At press time, the CCC had yet to return repeated email requests for answers to a series of questions that raised what human rights standards were used in brokering weapons deals with dictatorships, how the Saudi deal squares with current export control guidelines, what conditions would lead CCC to cancel a contract, and whether, given a major, jobs-producing, cash-on-the-barrelhead deal, CCC would act to provide weapons to another mass execution group in the region, ISIS.

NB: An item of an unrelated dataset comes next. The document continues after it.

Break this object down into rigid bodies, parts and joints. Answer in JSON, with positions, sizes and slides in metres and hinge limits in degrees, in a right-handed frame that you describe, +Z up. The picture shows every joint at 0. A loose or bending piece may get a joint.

Canadian Weapons Exports to Saudi Arabia, 1991-2014

 1990: 525 Piranha Armoured Personnel Carriers, including LAV-AT tank destroyer

1991: Bill C-6 Changes the Criminal Code to allow General Motors Diesel Division to attach automatic weapons to its Piranha exports

1994-2001:  987 Piranha APCs

2000-2004: 130 Piranha APCs

2006-2009: 132 Piranha APCs

2011-2014:  879 Piranha APCs

2014: Unknown number of armoured brigade vehicles for 14 years

May 2015: The Globe and Mail reported, “Asked if it believes the Saudis used made-in-Canada LAVs when they went into Bahrain, the Canadian government doesn’t deny this happened.”